In 1350, after the formation of the Reiktic Empire, Ziaraat was further pushed into isolation out of fear of foreign influence, religion, and invasion. During this increased isolation, Shara Dali Dur began militarizing Ziaraat by changing cultural values to be more militant. More emphasis was placed on religious duty, honor, and austerity.
The judiciary enforces laws, settles disputes and carries out justice. The judiciary is structured according to the following hierarchy from the highest court to the lowest: The supreme court, high court, local court. All judges must Khareqs.
The supreme court is the highest court of the land. It makes sure that laws follow the Daschtan. It is the final court for appeals on any matter. It sits in the capitol. The sumpreme court has 11 sitting judges who are appointed by the Ijte and sit for 5 year terms. Rulings made here are legally binding unless said otherwise. Legal bindings can be overruled by a future supreme court with a simple majority.
Each zone has a high court which is situated int the zone's capitol. It receives appeals from lower courts of the zone. The high court has 3 sitting judges who are appointed by the zone's governor and sit for 5 year terms. Judgements here are legally binding unless stated otherwise. The supreme court can overturn legal bindings here with a simple majority.
Local courts conduct trials. They are scattered everywhere there is a Jasim. The presiding judge is the elected Khareq. Judgements here are not legally binding.
The judicial system follows a mix between the Daschtan and Ziaraa traditional law. A single judge uses common sense, statutes, precedent, and the Daschtan to decide on a case. Adversaries must appear in person to the court and have to cross examine eachother and any witnesses if applicable. Legal representation is forbidden, only those directly involved may appear in court.

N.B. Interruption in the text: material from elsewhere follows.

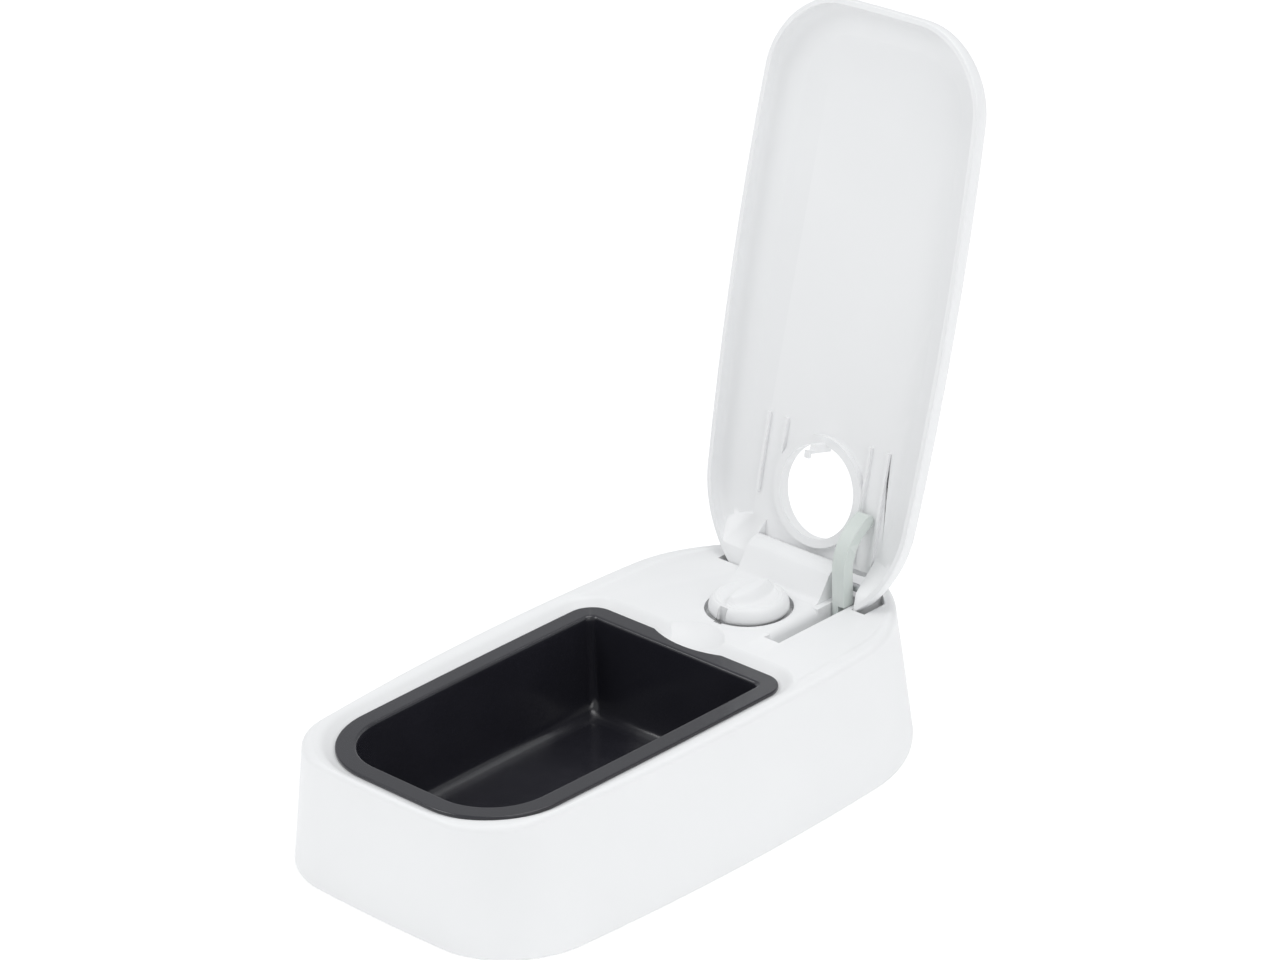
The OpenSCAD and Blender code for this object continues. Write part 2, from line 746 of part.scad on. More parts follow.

If someone is indirectly involved then they must submit evidence in the form of written evidence or other forms. They can be summoned by the judge. Normally, a police officer is present to ensure security and honesty.
Each zone possesses a police force under the authority of the national government. The national government controls all law enforcement agencies and works with the zonal governments to create local police departments.
Criminal offenses have three severity categories:
Category 1: These offenses are mild and are typically dealt with by community service, fines, light corporal punishment. Offenses include mild assualt, threatening behaviour or actions, and desecration of non-significant property. Category 2: These offenses are stronger than category one but less than category three. These are typically dealt with by corporal punishment, jail, and severe fines. Offenses include theft, hate crime, breach of contract, conspiracy, homicide, and assualt causing actual bodily harm. Category 3: These offenses are severe and are dealt with by severe corporal punishment, life in jail, or, rarely, the death penalty. Offenses include murder, rape, terrorism, and espionage.
Punishments for criminal conduct can include corporal punishment, community service, fines, jail, and, on serious offenses or repeated offenses, the death penalty. The death penalty is scarcely used as it is frowned upon by religion but has been used in special cases such as the execution of serial rapist Zardhusd Khun.